*** Given data
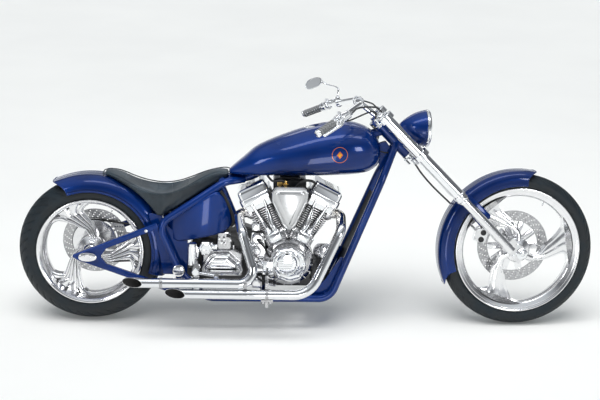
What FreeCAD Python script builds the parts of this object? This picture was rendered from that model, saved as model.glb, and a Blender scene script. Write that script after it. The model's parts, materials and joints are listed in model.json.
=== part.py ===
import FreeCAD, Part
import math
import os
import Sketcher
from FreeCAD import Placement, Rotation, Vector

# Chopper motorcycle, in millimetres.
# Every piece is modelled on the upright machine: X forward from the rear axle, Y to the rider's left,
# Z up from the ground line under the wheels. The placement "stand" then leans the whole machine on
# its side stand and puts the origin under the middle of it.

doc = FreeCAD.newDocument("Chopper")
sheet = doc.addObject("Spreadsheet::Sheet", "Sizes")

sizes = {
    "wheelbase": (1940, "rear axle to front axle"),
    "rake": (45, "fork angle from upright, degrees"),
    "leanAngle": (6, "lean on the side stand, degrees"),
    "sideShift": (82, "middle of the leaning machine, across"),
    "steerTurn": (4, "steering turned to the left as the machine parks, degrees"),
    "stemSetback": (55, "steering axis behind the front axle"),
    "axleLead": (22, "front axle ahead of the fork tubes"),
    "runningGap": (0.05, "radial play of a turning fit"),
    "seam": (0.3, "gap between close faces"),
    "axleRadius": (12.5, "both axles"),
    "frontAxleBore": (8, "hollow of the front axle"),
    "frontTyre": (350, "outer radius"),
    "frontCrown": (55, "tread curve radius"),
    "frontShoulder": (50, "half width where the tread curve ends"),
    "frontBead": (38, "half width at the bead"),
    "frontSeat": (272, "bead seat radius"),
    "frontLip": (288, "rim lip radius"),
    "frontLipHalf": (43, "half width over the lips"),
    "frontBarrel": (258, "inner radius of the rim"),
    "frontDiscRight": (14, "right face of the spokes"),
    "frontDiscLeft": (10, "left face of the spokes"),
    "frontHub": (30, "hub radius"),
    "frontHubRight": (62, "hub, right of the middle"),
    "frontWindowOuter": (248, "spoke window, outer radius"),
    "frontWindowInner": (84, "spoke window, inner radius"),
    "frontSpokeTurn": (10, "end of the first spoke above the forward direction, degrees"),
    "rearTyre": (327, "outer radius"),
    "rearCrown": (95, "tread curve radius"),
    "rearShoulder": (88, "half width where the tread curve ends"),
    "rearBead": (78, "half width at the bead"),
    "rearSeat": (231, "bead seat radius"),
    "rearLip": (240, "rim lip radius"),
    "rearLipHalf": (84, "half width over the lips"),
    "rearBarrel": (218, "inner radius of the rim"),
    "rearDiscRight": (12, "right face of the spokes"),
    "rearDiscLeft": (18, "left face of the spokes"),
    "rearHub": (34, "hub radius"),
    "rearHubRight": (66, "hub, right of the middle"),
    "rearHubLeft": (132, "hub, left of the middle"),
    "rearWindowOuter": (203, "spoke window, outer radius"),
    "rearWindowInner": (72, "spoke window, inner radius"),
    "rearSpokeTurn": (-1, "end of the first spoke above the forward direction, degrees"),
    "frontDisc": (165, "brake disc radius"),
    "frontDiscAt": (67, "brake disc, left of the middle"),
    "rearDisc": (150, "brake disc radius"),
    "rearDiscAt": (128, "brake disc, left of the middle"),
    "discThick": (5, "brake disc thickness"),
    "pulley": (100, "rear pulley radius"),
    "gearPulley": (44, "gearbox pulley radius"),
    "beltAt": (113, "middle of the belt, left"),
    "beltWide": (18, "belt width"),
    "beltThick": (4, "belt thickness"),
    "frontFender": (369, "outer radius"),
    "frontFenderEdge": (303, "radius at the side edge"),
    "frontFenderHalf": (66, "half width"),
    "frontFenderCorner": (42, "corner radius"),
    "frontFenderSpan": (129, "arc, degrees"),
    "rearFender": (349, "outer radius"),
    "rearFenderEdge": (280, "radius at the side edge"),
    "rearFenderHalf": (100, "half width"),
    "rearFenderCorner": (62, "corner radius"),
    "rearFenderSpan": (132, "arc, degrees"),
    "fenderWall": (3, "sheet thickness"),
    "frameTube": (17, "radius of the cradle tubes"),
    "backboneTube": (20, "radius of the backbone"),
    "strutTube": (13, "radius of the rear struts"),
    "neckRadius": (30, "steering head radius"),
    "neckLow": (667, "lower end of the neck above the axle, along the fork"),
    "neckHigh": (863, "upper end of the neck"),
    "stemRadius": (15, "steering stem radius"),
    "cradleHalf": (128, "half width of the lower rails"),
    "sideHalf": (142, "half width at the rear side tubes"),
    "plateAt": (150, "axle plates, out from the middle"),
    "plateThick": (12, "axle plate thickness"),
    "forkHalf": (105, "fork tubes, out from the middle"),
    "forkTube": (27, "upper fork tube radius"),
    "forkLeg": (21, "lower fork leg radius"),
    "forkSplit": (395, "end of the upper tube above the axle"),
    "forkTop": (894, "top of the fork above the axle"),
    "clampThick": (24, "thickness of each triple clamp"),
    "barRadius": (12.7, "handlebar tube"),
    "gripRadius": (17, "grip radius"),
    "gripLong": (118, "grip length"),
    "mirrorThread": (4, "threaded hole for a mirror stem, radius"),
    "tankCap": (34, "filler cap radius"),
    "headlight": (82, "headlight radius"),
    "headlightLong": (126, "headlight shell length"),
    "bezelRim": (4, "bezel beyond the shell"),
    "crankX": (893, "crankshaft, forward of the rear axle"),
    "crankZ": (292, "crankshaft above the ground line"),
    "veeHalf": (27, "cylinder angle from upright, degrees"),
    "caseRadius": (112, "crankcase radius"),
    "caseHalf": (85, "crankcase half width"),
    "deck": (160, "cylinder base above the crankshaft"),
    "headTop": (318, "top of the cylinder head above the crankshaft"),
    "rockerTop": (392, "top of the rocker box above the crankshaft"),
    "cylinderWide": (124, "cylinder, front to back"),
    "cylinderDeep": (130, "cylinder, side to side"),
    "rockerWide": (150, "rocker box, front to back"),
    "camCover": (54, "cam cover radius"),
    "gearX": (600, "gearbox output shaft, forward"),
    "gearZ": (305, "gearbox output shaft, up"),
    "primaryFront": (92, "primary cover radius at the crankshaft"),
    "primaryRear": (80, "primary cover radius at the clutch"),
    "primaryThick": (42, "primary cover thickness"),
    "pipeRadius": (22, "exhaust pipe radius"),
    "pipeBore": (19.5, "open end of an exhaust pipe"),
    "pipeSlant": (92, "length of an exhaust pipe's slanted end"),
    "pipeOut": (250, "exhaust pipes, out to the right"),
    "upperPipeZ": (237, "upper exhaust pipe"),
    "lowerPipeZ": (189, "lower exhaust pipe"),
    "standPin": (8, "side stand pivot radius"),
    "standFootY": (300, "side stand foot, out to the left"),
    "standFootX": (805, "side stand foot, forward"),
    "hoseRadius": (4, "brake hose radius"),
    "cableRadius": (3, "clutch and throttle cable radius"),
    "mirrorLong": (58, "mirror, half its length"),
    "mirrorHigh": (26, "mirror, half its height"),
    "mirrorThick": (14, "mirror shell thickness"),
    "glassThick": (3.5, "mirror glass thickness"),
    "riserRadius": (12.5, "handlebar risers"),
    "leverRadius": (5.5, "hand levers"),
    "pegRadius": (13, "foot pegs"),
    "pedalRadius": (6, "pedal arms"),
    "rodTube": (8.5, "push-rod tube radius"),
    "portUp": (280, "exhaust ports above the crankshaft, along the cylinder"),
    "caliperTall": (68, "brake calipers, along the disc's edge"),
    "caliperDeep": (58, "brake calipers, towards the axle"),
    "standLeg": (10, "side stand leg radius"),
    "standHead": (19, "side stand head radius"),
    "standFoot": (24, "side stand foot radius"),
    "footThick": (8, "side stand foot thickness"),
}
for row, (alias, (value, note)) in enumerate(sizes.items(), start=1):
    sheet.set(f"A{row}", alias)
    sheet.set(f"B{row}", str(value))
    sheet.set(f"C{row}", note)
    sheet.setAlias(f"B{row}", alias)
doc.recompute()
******
*** Given data
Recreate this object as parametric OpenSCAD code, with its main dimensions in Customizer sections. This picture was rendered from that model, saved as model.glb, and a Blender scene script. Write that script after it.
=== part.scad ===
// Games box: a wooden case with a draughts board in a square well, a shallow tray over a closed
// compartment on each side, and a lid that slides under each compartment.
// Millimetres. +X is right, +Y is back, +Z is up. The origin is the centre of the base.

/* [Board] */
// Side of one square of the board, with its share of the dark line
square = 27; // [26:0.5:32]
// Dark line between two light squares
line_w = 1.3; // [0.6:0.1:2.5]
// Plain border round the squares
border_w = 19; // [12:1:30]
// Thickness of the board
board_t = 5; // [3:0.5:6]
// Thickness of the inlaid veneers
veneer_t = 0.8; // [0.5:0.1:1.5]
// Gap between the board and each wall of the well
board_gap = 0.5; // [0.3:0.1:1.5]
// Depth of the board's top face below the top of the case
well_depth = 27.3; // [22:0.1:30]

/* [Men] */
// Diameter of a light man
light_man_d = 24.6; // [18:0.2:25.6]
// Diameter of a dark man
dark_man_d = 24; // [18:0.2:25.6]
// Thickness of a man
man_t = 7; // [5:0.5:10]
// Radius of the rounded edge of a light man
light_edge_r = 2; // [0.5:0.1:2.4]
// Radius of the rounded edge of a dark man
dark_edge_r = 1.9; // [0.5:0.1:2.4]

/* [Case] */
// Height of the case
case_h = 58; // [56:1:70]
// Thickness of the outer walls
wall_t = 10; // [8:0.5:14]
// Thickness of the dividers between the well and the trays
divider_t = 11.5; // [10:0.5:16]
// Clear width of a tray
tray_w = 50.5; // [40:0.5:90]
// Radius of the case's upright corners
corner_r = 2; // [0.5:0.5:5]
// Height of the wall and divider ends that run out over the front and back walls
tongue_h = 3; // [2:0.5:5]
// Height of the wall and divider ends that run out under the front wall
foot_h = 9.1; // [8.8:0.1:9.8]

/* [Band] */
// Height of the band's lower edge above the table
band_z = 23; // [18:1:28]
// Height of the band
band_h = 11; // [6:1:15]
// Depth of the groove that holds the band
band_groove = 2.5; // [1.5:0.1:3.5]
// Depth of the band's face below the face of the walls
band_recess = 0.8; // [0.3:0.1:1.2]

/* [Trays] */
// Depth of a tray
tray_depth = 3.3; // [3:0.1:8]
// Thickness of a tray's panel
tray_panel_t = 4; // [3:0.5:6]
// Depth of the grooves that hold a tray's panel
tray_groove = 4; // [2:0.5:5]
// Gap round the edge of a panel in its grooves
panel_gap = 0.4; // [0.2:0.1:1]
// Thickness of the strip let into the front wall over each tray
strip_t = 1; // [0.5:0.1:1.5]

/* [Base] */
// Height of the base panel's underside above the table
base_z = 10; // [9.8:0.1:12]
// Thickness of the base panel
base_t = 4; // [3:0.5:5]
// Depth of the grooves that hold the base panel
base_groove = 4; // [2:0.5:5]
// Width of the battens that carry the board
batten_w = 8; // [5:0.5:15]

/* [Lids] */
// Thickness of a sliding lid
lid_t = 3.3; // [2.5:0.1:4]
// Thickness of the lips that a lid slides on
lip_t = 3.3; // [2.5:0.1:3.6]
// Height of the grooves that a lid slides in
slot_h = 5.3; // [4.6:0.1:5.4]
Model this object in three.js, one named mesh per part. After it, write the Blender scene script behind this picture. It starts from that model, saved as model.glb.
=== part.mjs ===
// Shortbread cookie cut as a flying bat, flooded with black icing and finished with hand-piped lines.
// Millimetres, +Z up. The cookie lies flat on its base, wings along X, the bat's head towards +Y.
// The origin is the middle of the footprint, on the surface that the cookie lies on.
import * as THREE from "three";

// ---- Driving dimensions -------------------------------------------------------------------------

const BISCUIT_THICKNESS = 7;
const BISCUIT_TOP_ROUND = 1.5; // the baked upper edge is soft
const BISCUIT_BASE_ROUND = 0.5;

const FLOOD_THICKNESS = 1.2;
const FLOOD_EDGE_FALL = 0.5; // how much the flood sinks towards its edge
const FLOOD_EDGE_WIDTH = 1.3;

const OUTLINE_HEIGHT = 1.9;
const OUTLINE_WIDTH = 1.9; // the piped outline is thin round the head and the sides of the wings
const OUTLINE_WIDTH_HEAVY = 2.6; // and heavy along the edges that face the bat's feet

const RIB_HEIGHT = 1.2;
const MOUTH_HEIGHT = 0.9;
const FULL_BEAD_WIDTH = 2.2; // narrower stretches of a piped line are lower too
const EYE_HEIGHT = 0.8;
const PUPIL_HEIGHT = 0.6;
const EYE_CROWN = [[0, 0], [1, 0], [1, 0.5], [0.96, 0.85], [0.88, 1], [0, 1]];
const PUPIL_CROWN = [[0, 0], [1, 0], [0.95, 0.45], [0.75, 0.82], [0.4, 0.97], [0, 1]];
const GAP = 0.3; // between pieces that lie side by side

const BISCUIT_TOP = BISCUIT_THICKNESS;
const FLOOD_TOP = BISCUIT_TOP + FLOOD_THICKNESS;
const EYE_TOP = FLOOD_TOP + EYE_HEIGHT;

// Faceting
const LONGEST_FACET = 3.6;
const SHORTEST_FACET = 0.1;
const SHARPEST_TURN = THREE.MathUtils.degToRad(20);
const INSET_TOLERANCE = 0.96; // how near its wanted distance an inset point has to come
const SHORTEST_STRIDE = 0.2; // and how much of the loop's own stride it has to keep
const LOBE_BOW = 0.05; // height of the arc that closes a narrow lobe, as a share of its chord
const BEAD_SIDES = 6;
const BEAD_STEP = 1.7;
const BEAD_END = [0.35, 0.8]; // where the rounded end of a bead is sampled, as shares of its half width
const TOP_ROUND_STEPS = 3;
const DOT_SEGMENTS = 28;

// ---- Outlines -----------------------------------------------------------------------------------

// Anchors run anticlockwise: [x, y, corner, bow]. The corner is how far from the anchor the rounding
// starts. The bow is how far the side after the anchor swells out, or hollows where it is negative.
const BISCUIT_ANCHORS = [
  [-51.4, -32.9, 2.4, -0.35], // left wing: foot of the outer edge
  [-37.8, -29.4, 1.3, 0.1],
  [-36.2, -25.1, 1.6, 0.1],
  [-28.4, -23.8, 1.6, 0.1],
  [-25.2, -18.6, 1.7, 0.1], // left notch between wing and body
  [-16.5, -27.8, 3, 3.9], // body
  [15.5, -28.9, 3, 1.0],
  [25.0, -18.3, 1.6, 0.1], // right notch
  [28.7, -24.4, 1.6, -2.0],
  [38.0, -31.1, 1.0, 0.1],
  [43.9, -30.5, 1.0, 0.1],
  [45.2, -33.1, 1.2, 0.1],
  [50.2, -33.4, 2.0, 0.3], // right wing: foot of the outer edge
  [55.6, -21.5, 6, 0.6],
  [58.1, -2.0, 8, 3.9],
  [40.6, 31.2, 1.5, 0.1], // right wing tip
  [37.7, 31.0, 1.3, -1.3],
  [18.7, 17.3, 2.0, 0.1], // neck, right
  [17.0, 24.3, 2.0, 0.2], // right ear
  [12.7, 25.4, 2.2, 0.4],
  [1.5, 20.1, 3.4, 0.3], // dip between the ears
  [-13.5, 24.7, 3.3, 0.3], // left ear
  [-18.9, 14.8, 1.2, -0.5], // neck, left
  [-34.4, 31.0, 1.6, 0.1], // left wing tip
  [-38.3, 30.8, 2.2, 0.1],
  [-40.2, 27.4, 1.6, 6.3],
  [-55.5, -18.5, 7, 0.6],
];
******
Work required: Only the lines from the one containing "Recreate this object" through the one containing "of the base." are to be retyped, both boundary lines included, with no other material.

Output of the task:
Recreate this object as parametric OpenSCAD code, with its main dimensions in Customizer sections. This picture was rendered from that model, saved as model.glb, and a Blender scene script. Write that script after it.
=== part.scad ===
// Games box: a wooden case with a draughts board in a square well, a shallow tray over a closed
// compartment on each side, and a lid that slides under each compartment.
// Millimetres. +X is right, +Y is back, +Z is up. The origin is the centre of the base.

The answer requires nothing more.